--- start ---
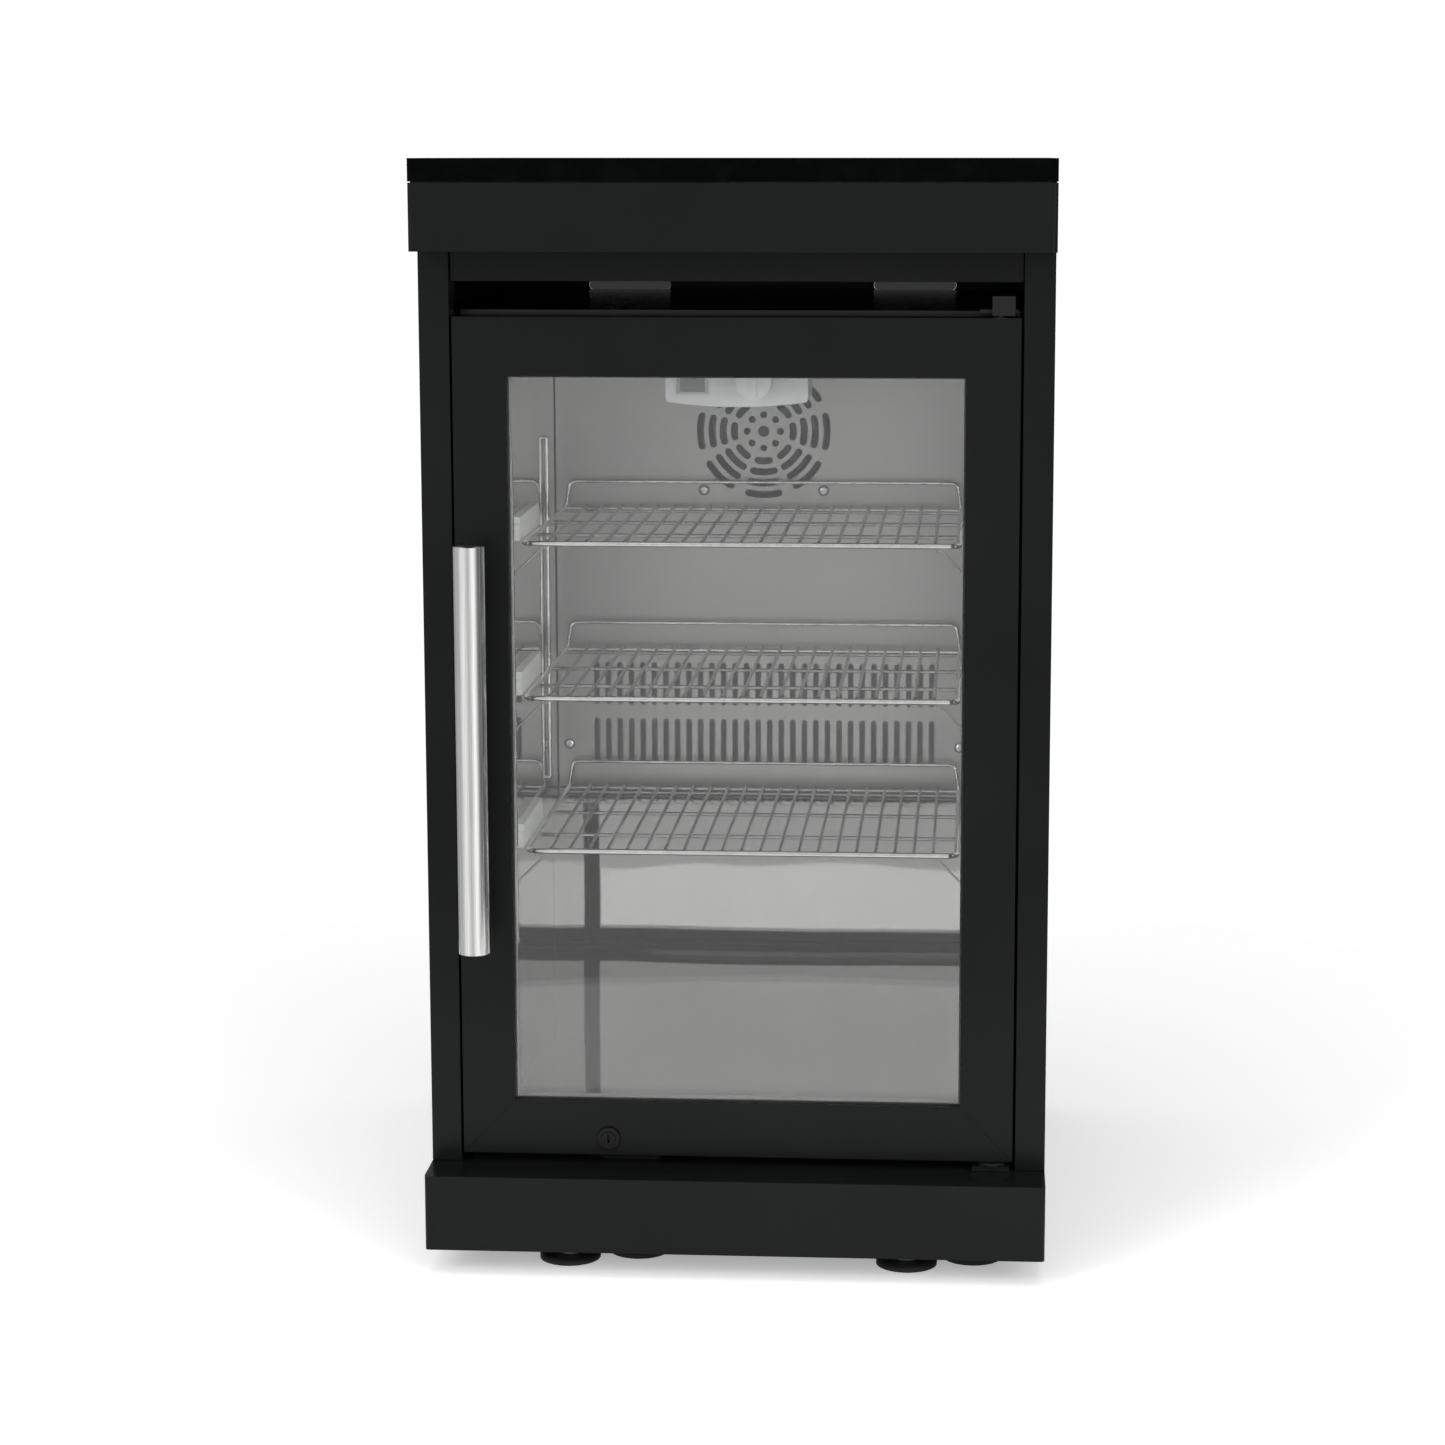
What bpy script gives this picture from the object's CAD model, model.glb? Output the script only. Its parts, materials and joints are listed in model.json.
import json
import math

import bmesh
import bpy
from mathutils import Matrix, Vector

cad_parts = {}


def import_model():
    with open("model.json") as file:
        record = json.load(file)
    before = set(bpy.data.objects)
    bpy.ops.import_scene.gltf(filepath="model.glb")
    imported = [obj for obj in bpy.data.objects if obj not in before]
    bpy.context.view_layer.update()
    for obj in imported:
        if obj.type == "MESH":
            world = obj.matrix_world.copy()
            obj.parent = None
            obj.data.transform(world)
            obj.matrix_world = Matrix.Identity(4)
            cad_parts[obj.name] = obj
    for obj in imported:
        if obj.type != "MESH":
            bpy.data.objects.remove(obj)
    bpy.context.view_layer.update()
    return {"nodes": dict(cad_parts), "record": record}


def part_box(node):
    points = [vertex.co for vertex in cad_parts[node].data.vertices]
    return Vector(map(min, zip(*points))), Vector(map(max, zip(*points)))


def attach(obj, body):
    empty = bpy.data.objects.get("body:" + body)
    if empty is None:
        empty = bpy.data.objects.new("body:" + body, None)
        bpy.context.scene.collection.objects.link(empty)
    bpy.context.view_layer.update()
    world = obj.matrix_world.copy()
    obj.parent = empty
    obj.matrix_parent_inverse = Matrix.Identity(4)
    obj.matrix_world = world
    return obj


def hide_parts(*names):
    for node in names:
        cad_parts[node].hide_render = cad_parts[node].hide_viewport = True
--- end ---
### What the exercise asks
Gather all lines from the listing above in which "data" occurs.

### Reply to the task
    before = set(bpy.data.objects)
    imported = [obj for obj in bpy.data.objects if obj not in before]
            obj.data.transform(world)
            bpy.data.objects.remove(obj)
    points = [vertex.co for vertex in cad_parts[node].data.vertices]
    empty = bpy.data.objects.get("body:" + body)
        empty = bpy.data.objects.new("body:" + body, None)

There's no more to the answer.